В те дни наша рота усиленно ремонтировала дорогу, разбитую финскими снарядами. И вот однажды прибежал посыльный и затребовал меня к комиссару батальона. Я бросил носилки со щебнем и поспешил за посыльным, пытаясь припомнить, в чем же я провинился. У комиссара Никитюка в землянке сидел невысокий черноволосый батальонный комиссар во флотской форме. Это был редактор «Боевой вахты» Аркадий Ефимович Эдельштейн, и приехал он к нам в батальон, как оказалось, чтобы переговорить со мной. Слегка обалдевший от неожиданности, я отвечал на вопросы — кто, откуда, какое образование, печатался ли в газетах? Затем редактор сказал, что мои материалы будут на днях напечатаны, и предложил тему для фельетона: ухудшающееся психическое состояние Гитлера, о чем промелькнуло недавно короткое газетное сообщение.
Эделыптейн попросил нашего комиссара предоставлять мне, по мере возможности, свободное время для «писанины» и уехал, а я вернулся к своим носилкам.
Я не пожалел сатирических красок для заказанного фельетона: «бесноватый» бесновался у меня вовсю. 22 августа этот фельетон под названием «В клетке со зверем» был напечатан в «Боевой вахте». За день до этого прошел мой рассказ «Побег» — весьма наивное сочинение о бегстве финского солдата, осознавшего несправедливость затеянной Гитлером вкупе с Маннергеймом войны. Избавление от иллюзий шло медленно. Мы еще верили, что немецкие рабочие из классовой солидарности с нами портили снаряды и бомбы, — даром, что эти снаряды и бомбы свистели над нашими головами и исправно взрывались…
А спустя несколько дней были напечатаны подряд еще два моих фельетона и карикатура.
Так я стал внештатным сотрудником «Боевой вахты».
Не каждый день, но все же довольно часто лейтенант Салимон отпускал меня часа на два с работ.
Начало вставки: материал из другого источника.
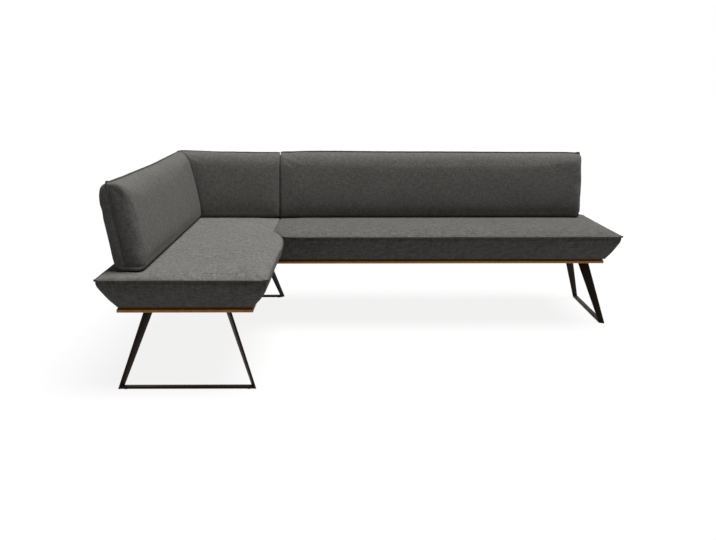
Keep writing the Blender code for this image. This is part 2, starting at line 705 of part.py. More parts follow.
def main():
    """Build the whole bench."""
    clear_scene()
    materials = {
        "fabric": make_material("fabric", (0.105, 0.100, 0.094), 0.95),
        "oak": make_material("oiled_oak", (0.42, 0.16, 0.045), 0.50),
        "black_steel": make_material("black_steel", (0.018, 0.017, 0.017), 0.45, 0.2),
        "timber": make_material("beech", (0.55, 0.38, 0.22), 0.65),
        "plywood": make_material("plywood", (0.50, 0.36, 0.21), 0.70),
        "foam": make_material("foam", (0.72, 0.68, 0.52), 0.90),
        "webbing": make_material("webbing", (0.08, 0.07, 0.06), 0.85),
        "glide": make_material("glide", (0.03, 0.03, 0.03), 0.60),
    }
    corner_slots = [build_back(SIDE_BACK, materials), build_back(CORNER_BACK, materials)]
    long_slots = [build_back(LONG_BACK, materials)]
    build_seat(CORNER_MODULE, corner_slots, materials)
    build_seat(LONG_MODULE, long_slots, materials)
    build_sled("front_sled", "front", materials)
    build_sled("corner_sled", "rear", materials)
    build_sled("right_sled", "right", materials)
    build_joining_plates(materials["black_steel"])
    build_base_plate(CORNER_MODULE, materials["oak"])
    build_base_plate(LONG_MODULE, materials["oak"])


main()
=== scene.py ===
"""Corner bench: the look of an upholstered corner bench on oak plates and black steel sleds.

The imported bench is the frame. Its covers, plates and sleds are replaced by finely made
pieces at the same places, what stays is finished, and a white studio is set round it.
Metres, +Z up.
"""

import json
import logging
import math
from collections.abc import Callable, Sequence
from dataclasses import dataclass, field
from enum import Enum

import bmesh
import bpy
import numpy as np
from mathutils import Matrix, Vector, kdtree, noise

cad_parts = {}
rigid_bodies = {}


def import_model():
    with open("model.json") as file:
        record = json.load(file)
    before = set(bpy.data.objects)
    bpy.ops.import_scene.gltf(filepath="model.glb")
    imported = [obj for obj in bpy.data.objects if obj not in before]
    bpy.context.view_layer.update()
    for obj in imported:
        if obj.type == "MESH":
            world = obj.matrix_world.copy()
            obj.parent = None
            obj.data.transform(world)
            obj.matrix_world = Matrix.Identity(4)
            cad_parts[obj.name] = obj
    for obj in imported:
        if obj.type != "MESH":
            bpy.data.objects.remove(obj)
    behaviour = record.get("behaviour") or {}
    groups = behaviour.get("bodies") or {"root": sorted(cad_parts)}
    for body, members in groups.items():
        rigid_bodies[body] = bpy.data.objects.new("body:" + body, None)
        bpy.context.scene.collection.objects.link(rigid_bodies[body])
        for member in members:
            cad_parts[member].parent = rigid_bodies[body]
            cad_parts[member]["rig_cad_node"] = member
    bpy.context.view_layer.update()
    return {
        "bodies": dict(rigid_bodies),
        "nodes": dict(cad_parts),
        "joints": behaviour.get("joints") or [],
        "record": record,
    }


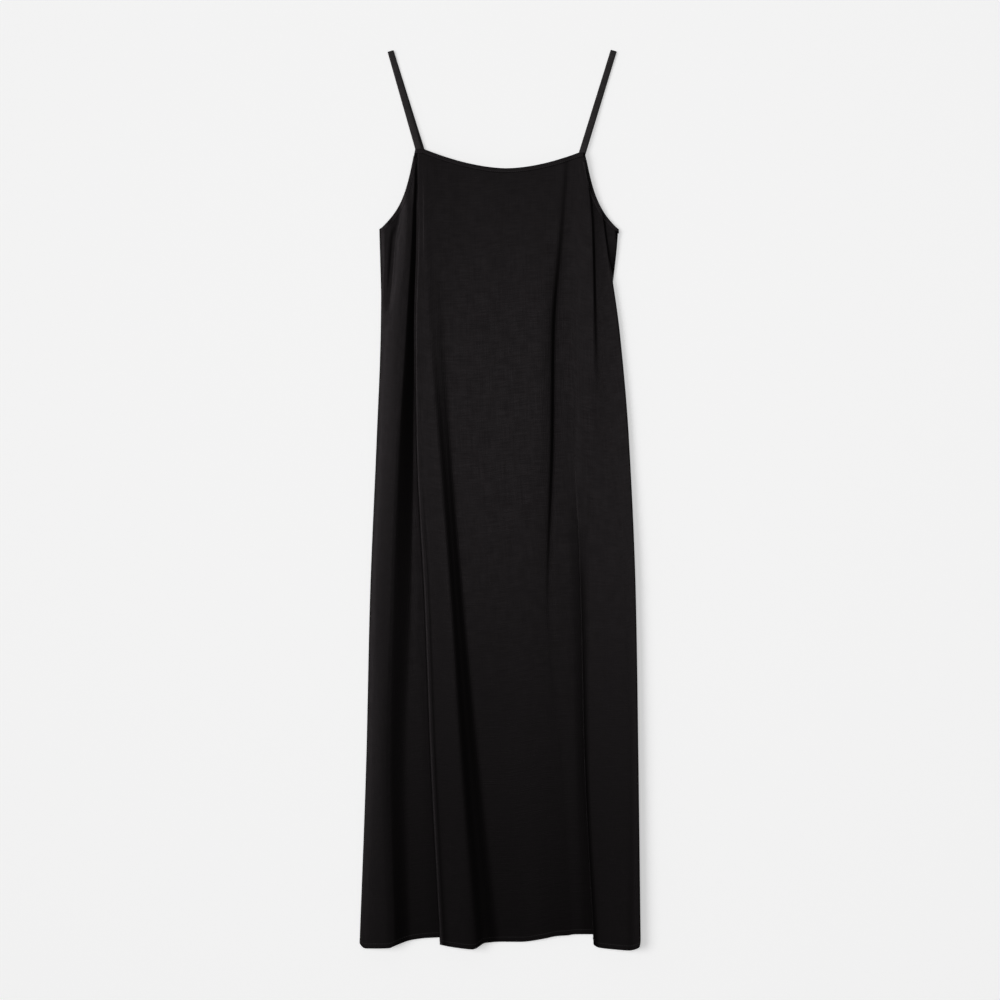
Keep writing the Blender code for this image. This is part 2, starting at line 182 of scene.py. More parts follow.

Я спешил в клубную землянку и принимался за сочинительство. Мишка Беляев вначале посмеивался над новым моим увлечением. Однажды я предложил ему сделать рисунок для очередного фельетона. Мишка рисовал долго и усердно, сам же перенес карикатуру на квадратик линолеума и вырезал клише. (Мы уже знали, что в «Боевой вахте» нет цинкографии и для клише там используют линолеум.) В общем, он тоже приохотился к работе для газеты. Несколько его карикатур были напечатаны.
Товарищи по взводу читали мои фельетоны придирчиво.
— Складно составил, — говорил Агапкин, отрывая от фельетона длинную полоску для самокрутки. — Только чего это ты все про Гитлера да про Гитлера? Написал бы ты лучше, друг ситный, что хватит нам тут сидеть. Вон — Таллин немцу отдали. Взяли бы да пошли всем скопом обратно отбивать…
— А ты сам напиши.
— Не, я не умею.
Агапкину недавно крепко досталось от комиссара Никитюка. Мы работали на дороге, засыпали щебнем и землей воронки от снарядов, и тут пришел комиссар — как, мол, настроение, товарищи бойцы? Агапкин — с вопросом к нему: в газете написано, что наши войска вошли в Иран, — это как же понять, свою землю отдаем, а чужую забираем? Комиссар осерчал на такие неразумные слова, стал снимать с Агапкина стружку, да так, что тот потупил шалые глаза.